Les revêtements ou les sols
La peinture murale, la tapisserie, les lambris, les parquets, les tapis ou les linoléums peuvent être modifiés, transformés ou supprimés à la guise du propriétaire. Sauf si ces travaux péjorent la solidité, l'isolation ou l'imperméabilité du bâtiment en général.
La cheminée
Le problème de répartition est assez similaire à celui du chauffage. Si le foyer est à l'intérieur de l'appartement, il est exclusif. Ainsi que la conduite d'évacuation de la fumée, tant qu'elle se trouve dans l'unité d'étage. Mais la partie qui émerge du toit est commune, puisqu'elle participe à l'aspect extérieur du bâtiment et qu'elle sert, le plus souvent, plusieurs appartements.
Le balcon
Le balcon, visible depuis l'extérieur, ne constitue pas à proprement parler un local.
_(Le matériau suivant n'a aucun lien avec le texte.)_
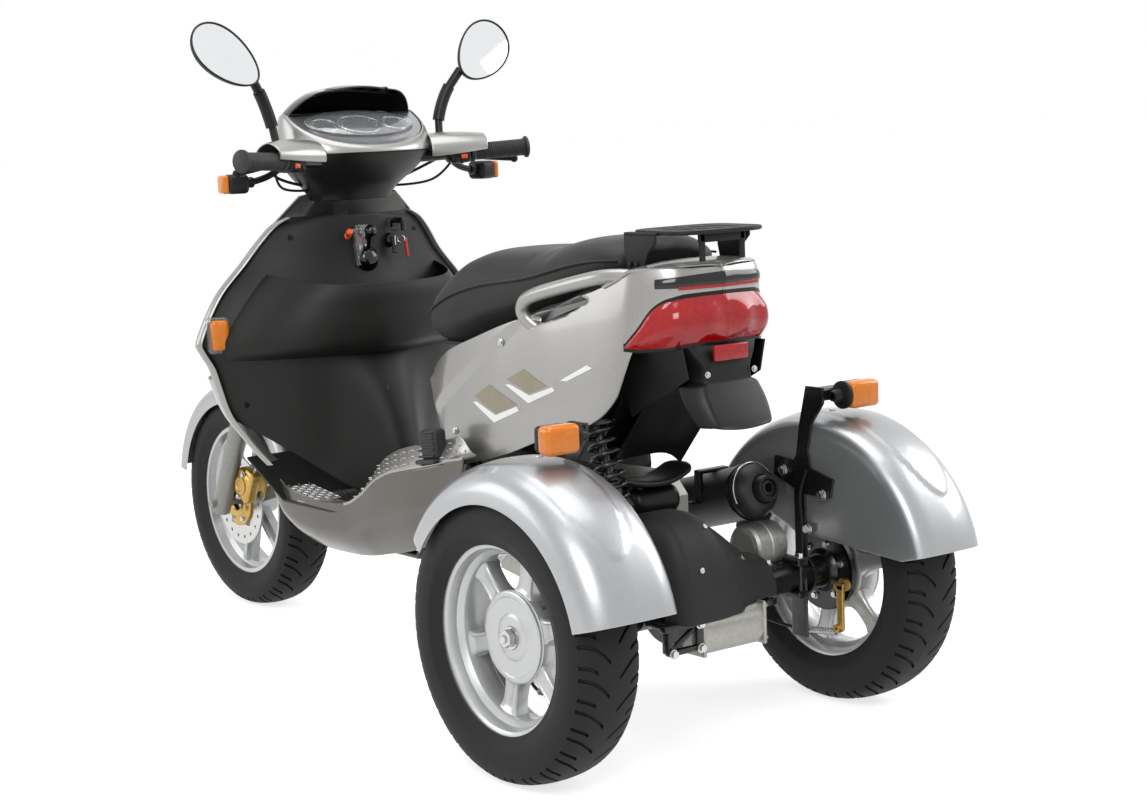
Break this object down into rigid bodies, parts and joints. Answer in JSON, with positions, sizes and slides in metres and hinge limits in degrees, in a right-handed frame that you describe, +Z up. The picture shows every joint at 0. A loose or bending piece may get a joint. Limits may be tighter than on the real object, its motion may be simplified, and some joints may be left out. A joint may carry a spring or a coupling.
{
  "type": "three-wheel motor scooter",
  "caption": "Small motor scooter with one steered front wheel and two fendered rear wheels, a hinged saddle over a storage tub and a rear luggage rack.",
  "frame": {"origin": "on the ground, centre of the overall box", "axes": "+Y rearward, +X to the rider's left, +Z up"},
  "size_m": [0.884, 2.0566, 1.2843],
  "materials": {
    "frame_black": "satin",
    "cast_alloy": "cast",
    "dark_plastic": "matte",
    "muffler_black": "satin",
    "silver_paint": "metallic gloss",
    "red_lens": "gloss",
    "orange_lens": "gloss",
    "clear_lens": "gloss",
    "black_plastic": "fine grain",
    "taupe_paint": "satin metallic",
    "tread_plate": "embossed",
    "seat_vinyl": "grained vinyl",
    "grip_rubber": "matte",
    "fork_grey": "satin",
    "gold_metal": "satin",
    "disc_steel": "ground",
    "tyre_rubber": "matte",
    "wheel_silver": "satin metallic",
    "gauge_lens": "gloss",
    "smoked_lens": "gloss"
  },
  "bodies": {
    "chassis": {"main_frame": "frame_black", "rear_axle": "frame_black", "signal_brackets": "frame_black", "gearbox": "cast_alloy", "engine": "cast_alloy", "diff_cover": "dark_plastic", "muffler": "muffler_black", "shock_absorbers": "frame_black", "rear_fender_left": "silver_paint", "rear_fender_right": "silver_paint", "tail_body": "silver_paint", "front_apron": "silver_paint", "tail_light": "red_lens", "turn_signals": "orange_lens", "rear_mudguard": "black_plastic", "leg_shield": "black_plastic", "floorboard": "black_plastic", "storage_bucket": "black_plastic", "control_levers": "black_plastic", "luggage_rack": "frame_black", "side_skirts": "taupe_paint", "foot_pads": "tread_plate"},
    "front_wheel": {"front_tyre": "tyre_rubber", "front_rim": "wheel_silver", "brake_disc": "disc_steel"},
    "rear_wheel_left": {"rear_tyre_left": "tyre_rubber", "rear_rim_left": "wheel_silver"},
    "rear_wheel_right": {"rear_tyre_right": "tyre_rubber", "rear_rim_right": "wheel_silver"},
    "steering": {"fork": "fork_grey", "front_fender": "silver_paint", "brake_caliper": "gold_metal", "handlebar": "frame_black", "grips": "grip_rubber", "hand_controls": "black_plastic", "mirrors": "black_plastic", "handlebar_signals": "orange_lens", "handle_cover": "black_plastic", "handle_cover_top": "silver_paint", "instrument_panel": "gauge_lens", "visor": "smoked_lens", "headlight": "clear_lens"},
    "seat": {"seat_cushion": "seat_vinyl", "seat_base": "black_plastic"}
  },
  "joints": [
    {"name": "steering", "type": "hinge", "parent": "chassis", "child": "steering", "pos_m": [0, -0.36316, 0.9], "axis": [0, 0.4695, 0.8829], "range_deg": [-40, 40]},
    {"name": "front_wheel_spin", "type": "hinge", "parent": "steering", "child": "front_wheel", "pos_m": [0, -0.77816, 0.242], "axis": [1, 0, 0], "continuous": true},
    {"name": "rear_left_wheel_spin", "type": "hinge", "parent": "chassis", "child": "rear_wheel_left", "pos_m": [0.364, 0.72184, 0.243], "axis": [1, 0, 0], "continuous": true},
    {"name": "rear_right_wheel_spin", "type": "hinge", "parent": "chassis", "child": "rear_wheel_right", "pos_m": [-0.364, 0.72184, 0.243], "axis": [1, 0, 0], "continuous": true},
    {"name": "seat_hinge", "type": "hinge", "parent": "chassis", "child": "seat", "pos_m": [0, 0.17384, 0.648], "axis": [1, 0, 0], "range_deg": [0, 70]}
  ]
}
Il ne devrait donc pas être soumis au droit exclusif, ce qui est pourtant souvent le cas. La plupart des Registres fonciers romands acceptent, en effet, que la partie interne soit exclusive, mais le canton de Zurich s'y oppose formellement! En revanche, la partie extérieure du balcon est impérativement commune, notamment pour tout ce qui touche à son étanchéité.
Les fenêtres
Même problème qu'avec le balcon: comme une fenêtre détermine l'aspect extérieur, elle devrait logiquement faire partie des éléments communs. Mais, son utilisation concernant surtout le propriétaire, on la considère comme une partie exclusive. En revanche, celui-ci ne peut la modifier, la transformer ou la supprimer sans autorisation de la communauté, car, ce faisant, il modifierait l'aspect extérieur du bâtiment. Même raisonnement pour les parties annexes à l'instar des stores ou des volets. Enfin, les façades vitrées – qui, dans les nouvelles constructions, remplacent de fait une bonne partie des murs extérieurs – doivent être considérées comme communes.
La place de parc
Contrairement à un garage qui, avec un accès propre pouvant être fermé, est considéré comme un local annexe et peut donc être exclusif, une place de parc est presque toujours considérée comme une partie commune. Il est, en revanche, courant d'accorder pour chaque parcelle un droit d'usage particulier à tel ou tel propriétaire, ce qui exclut que les autres s'y parquent.